All that in-person interaction eventually paid off: “I wanted to make sure that my clients knew me, knew my work, and knew they could trust me even from a distance.” Now, a newly minted digital nomad, LaRoche Bradford has spent the past year in Thailand, Australia, and Austria, and has returned to Thailand to volunteer with an NGO in Chiang Mai. But, she plans to pick up and move again in the next few months with her client base in tow.
Make Yourself Essential
After a stint at another major book publisher, Erica Warren went back to working for Macmillan in 2014. But the job she returned to was a more tech-heavy role than the production role she’d held there previously. At the time, Warren was working on her master’s degree in predictive analytics at New York University, and her new job at Macmillan was to develop user support systems for new tech initiatives that would be rolling out company-wide.
Warren knew that gave her a chance to make herself virtually indispensable. “Over the course of two to three years, I basically taught myself pretty niche programming things and built a tool for our specific workflow that’s now super-required to succeed in a bunch of projects we’re doing”—many of which, she adds, are directly saving the company money. “I don’t think it’s exaggerating to say that nobody else could do this,” says Warren.

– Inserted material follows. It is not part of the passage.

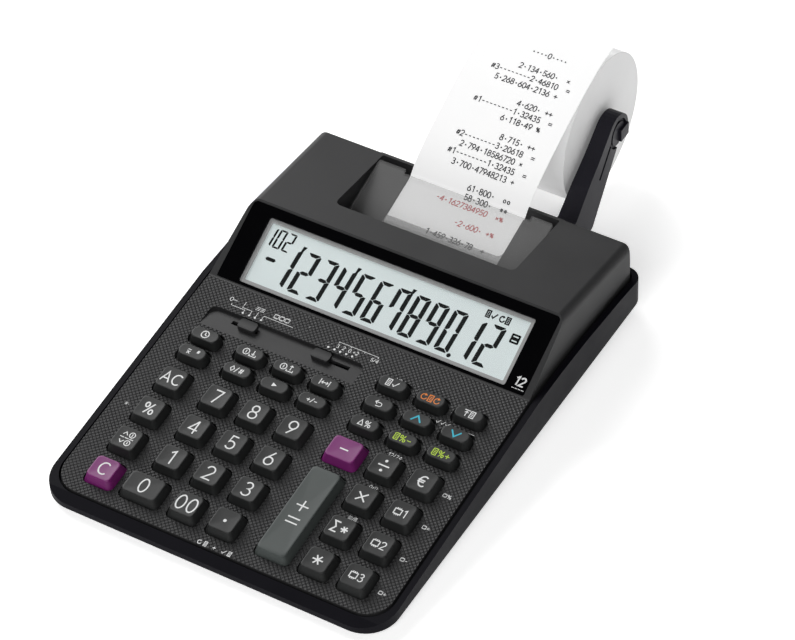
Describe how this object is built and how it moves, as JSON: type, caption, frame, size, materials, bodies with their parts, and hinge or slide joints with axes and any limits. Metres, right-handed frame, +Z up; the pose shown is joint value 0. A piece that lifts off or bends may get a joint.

Even so, she and her wife had planned to move to the West Coast after Warren finished grad school, which she imagined would mean finding a new job. Like Thomas, Warren hadn’t given much thought to full-time remote work. But after discussing it with her manager—who all but said the company couldn’t afford to lose her—they set up an arrangement, and Warren has been working remotely from Portland since January.

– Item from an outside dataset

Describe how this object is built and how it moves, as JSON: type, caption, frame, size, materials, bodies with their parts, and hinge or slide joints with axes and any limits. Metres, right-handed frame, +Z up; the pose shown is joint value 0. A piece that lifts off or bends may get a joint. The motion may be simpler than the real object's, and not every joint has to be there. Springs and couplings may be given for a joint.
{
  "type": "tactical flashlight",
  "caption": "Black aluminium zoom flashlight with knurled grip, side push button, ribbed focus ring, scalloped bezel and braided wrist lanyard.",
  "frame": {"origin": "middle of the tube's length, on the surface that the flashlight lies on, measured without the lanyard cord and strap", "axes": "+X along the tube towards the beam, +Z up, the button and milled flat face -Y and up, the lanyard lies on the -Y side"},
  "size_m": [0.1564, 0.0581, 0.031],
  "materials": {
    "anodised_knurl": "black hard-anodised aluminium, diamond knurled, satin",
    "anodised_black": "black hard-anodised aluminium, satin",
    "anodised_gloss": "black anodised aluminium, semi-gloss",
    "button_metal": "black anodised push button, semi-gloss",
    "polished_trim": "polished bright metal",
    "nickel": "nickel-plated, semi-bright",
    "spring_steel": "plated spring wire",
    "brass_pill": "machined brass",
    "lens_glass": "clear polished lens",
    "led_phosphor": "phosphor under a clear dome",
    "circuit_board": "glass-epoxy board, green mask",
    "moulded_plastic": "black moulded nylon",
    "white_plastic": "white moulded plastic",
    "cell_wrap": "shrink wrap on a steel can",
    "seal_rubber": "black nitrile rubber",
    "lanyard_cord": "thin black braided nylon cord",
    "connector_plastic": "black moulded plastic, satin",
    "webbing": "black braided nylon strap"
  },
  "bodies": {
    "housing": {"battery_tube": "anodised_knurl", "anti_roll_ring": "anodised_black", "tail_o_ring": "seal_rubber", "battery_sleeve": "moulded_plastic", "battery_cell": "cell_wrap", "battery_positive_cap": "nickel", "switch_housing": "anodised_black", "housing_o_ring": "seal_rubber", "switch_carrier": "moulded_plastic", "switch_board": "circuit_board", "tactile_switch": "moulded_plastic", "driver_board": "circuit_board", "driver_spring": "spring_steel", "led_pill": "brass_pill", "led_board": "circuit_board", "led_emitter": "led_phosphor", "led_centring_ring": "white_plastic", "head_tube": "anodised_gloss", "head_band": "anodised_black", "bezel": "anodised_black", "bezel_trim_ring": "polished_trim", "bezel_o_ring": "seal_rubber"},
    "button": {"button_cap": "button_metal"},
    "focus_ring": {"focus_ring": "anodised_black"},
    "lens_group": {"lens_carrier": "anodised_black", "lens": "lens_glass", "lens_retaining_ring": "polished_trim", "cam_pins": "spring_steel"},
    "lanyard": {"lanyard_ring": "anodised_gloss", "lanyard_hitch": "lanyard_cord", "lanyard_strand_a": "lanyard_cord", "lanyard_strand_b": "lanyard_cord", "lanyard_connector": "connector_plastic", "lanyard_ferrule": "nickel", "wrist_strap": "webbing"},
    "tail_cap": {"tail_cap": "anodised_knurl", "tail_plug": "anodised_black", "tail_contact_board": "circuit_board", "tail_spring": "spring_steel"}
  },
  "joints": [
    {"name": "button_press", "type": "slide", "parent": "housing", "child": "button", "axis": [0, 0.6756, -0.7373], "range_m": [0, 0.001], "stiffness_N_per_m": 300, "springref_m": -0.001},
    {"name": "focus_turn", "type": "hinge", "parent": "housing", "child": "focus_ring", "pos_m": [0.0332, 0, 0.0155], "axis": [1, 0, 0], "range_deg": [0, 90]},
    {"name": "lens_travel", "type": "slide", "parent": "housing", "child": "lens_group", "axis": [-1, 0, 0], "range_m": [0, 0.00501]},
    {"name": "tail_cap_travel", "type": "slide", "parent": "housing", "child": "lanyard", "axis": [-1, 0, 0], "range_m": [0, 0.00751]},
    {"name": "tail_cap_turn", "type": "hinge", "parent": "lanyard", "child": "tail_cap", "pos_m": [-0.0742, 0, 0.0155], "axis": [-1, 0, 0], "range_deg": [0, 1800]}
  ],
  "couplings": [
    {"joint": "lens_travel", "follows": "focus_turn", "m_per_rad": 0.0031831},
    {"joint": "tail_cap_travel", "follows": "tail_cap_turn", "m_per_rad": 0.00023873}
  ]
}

Set Up Regular Check-ins (Even if You Aren’t Asked To)
Before making the move, Warren says, “I was very anxious about being visibly productive, especially with a new director in my department.” Her team reassured her they weren’t concerned, but Warren was proactive anyway about setting up regular one-on-one check-ins with her boss, and she now spends more time on the phone with colleagues than she used to, “just so they know I’m here.”
“The kind of work I do is suited to clear, measurable goals,” Warren says, which also helps head off any worries about her productivity. Her team takes an agile project management approach that includes daily goal setting, so it’s always apparent how much she gets done.

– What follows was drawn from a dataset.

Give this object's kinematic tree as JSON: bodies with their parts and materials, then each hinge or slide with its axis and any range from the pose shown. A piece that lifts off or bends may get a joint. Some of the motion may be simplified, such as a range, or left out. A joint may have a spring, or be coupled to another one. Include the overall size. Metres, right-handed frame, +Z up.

Thomas also set up a weekly meeting with her boss “to discuss where we are on certain projects, expected deliverables, etc.” There are six people on her team, but she’s the only webmaster, so Thomas not only emails with her co-workers pretty regularly, but also checks in via Google Hangouts to hash out any issues in real time. And, like Warren’s at Macmillan, Thomas’s team also uses “a project management system to submit work requests, and we’re able to keep track of who’s working on what daily.”
Use the Time Difference as a Selling Point
Not every remote worker is half a world away from their bosses or clients, but for those who are, it can be an asset. “Most of my work comes through email,” LaRoche Bradford points out, “so whether it is received in Montreal—where I’m from—or halfway around the world, it makes no difference.”
“It’s been useful for my clients who work on very tight deadlines,” she adds. “And it has helped me say yes to more projects because, although my clients are going to bed, my day has just started. By the time they get up the next morning, the final document is in their inbox. That makes them really happy!”
These three remote workers may be the exceptions on teams that are otherwise based onsite. But Warren isn’t buying the argument that remote arrangements can’t work at scale.
As she sees it, the common refrain coming out of HR departments that “if we let you do it, then we’ll have to let everyone do it,” is an after-the-fact excuse for holding onto bad hires. “Managers know who is a high performer and who is not—it’s not a secret,” Warren says. “If you have people that you’re afraid if they’re working out of your sight, then they aren’t getting work done, why are they working for you in the first place?”
“That’s not a ‘work remotely’ problem,” she says. “That’s a management problem.”